To be in 3-D or not to be? I saw the movie in 3-D. I don’t think that 3-D enhances this movie as it did for Hugo and the Green Lantern. Some of the action sequences and some of the flying sequences just looked terrific. For the rest of the movie it didn’t matter with one exception. 3-D takes away the brightness and a great deal of the detail. Lynn Collins should be seen in great brightness and with the best detail available.

5 thoughts on “John Carter Movie Review”

  1. I think I liked the movie a bit more than you did, Barry. Although I do agree with most of your points. Personally, I thought Taylor Kitsch did a decent job as Carter. It didn’t go overboard, chewing up the scenes as some actors might have done and he brought enough humor to the role to make up for the sometimes silly dialogue. Maybe because I didn’t go in with high expectations, plus used a gift card for admission, so I never felt I was being ripped off.

    I saw the film in 2-D, since as I wear glasses to begin with the 3-D specs seem uncomfortable and I have to take them off periodically. I found the effects and action worked quite well without the extra dimension.

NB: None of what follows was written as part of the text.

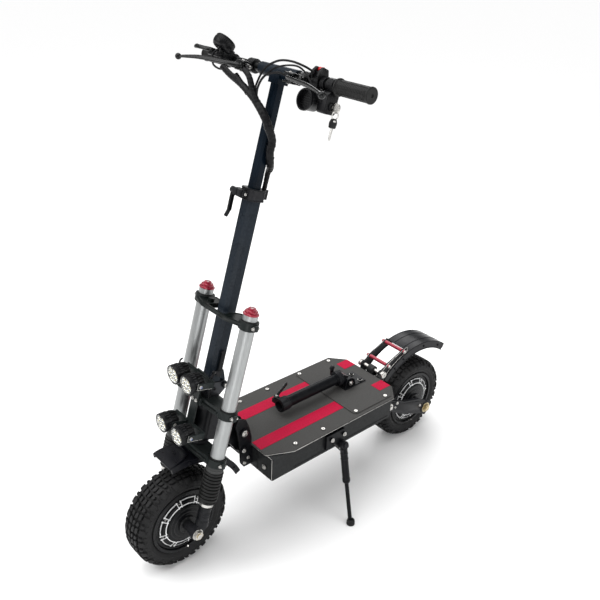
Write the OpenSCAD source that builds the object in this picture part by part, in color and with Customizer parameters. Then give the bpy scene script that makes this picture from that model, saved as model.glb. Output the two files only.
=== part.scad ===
// Electric kick scooter with folding stem, twin-tube fork and swing-arm rear.
// Millimetres. +X is forward, +Y the rider's left, +Z up. z = 0 is the ground.
// Positions are written from the ground point under the front axle and then
// shifted so that the origin is under the middle of the whole machine.

/* [Wheels] */
// Distance between the two axles
wheelbase = 917; // [909:1:925]
// Tyre outside radius
tyre_r = 142.5; // [142:0.5:143]
// Half of the flat tread width
tread_half = 30; // [26:1:31]
// Tread notches round each shoulder
tread_notches = 26; // [16:1:30]
// Axle radius
axle_r = 8; // [7:0.5:8.5]

/* [Fork] */
// Lean of the steering axis from vertical
rake = 15.6; // [15.2:0.1:16]
// Half distance between the fork tubes
fork_half = 92; // [91:0.5:93]
// Fork tube outside radius
tube_r = 19; // [18.5:0.25:19]
// Height of the fork tube top along the fork
tube_top = 620; // [612:1:630]
// Thickness of the upper clamp plate
clamp_t = 12; // [10:1:14]

/* [Stem] */
// Width of the chamfered square outer stem
stem_w = 40; // [38:1:41]
// Width of the chamfered square inner stem
inner_w = 27; // [25:0.5:27]
// Handlebar height along the fork
bar_t = 1179; // [1175:1:1185]
// Half length of the handlebar
bar_half = 290; // [286:1:292]
// Grip radius
grip_r = 16; // [15:0.5:16]

/* [Deck] */
// Height of the deck surface
deck_z = 303; // [301:1:304]
// Half width of the deck top plate
deck_half = 146; // [142:1:148]
// Depth of the deck box under the plate
deck_depth = 73; // [66:1:76]
// Wall of the deck box
deck_wall = 4; // [3:0.5:5]
// Battery pack length
battery_l = 290; // [240:5:300]

/* [Rear] */
// Rear fender outside radius
rfender_r = 219; // [214:1:222]
// Half width of the rear fender
rfender_half = 48; // [46:1:50]
// Coils of the shock spring
coils = 6; // [5:1:7]

/* [Stand and seat post] */
// Radius of the kickstand rod
stand_r = 6; // [5:0.5:7]
// Seat post outside radius
post_r = 17; // [16.5:0.5:17.5]
// Seat post inside radius
post_ri = 14; // [13:0.25:14]

/* [Lamps] */
// Lamp body radius
lamp_r = 24.5; // [22:0.5:24.5]
// Cooling fins on each lamp
lamp_fins = 5; // [3:1:5]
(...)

    Have to admit that after growing up with the Frazetta covers for those ERB novels and the thorn pasties she wears in some current comics I thought Dejah Thoris was a bit overdressed. IMHO.

  2. Hi Steve.Thanks for posting.

    We both have a lot in common, I too have been reading comics for 50 years! I didn’t feel I was being ripped off either, I went to the College Point Cinema on Tuesday, where admission is $7, even for a 3D movie. What got to me the most, I think, was I never really thought Carter was in danger so there was not a lot of suspense. And I did have a few laugh out loud moments and should have mentioned that in the review.

    I agree with you that Dejah was overdressed!!!!

    Please post and even start a thread of the movies you see. It doesn’t have to long either.

  3. Steve, I’m glad to hear from someone who liked the movie for a different perspective. I’m actually finding a lot of reviews where people are saying they were surprised how much they enjoyed the movie, so reactions seem to be pretty mixed. Myself, I like the books too much not to enjoy the movie, my main concern is that its commercial performance might discourage sequels, which I would have liked to see. For that matter I’d love to see a cartoon adaptation. I think testing it in that medium might have been a good move on Disney’s part before investing in such a big-budget production. They could have worked out some of the bugs that way (no pun intended with reference to the insectoid Martians).

  4. Roy and Steve:

    I think the publicity about the movie costing so much hurt it. Everyone expected too much. If it went into the theatres without that baggage, people might have just sat back and enjoyed it. I still think, however, that the lead was miscast and was not strong enough to carry the picture.

  5. I agree with those points. The emphasis on the budget drew the focus to the special effects and the Star Wars/Avatar comparisons, making it difficult for the story to stand on its own. And physically, the lead didn’t have the gravitas I associate with John Carter. This is a man who goes to the most warlike civilization in the solar system and ends up the warlord of the planet. You need more than special effects to deliver that persona convincingly.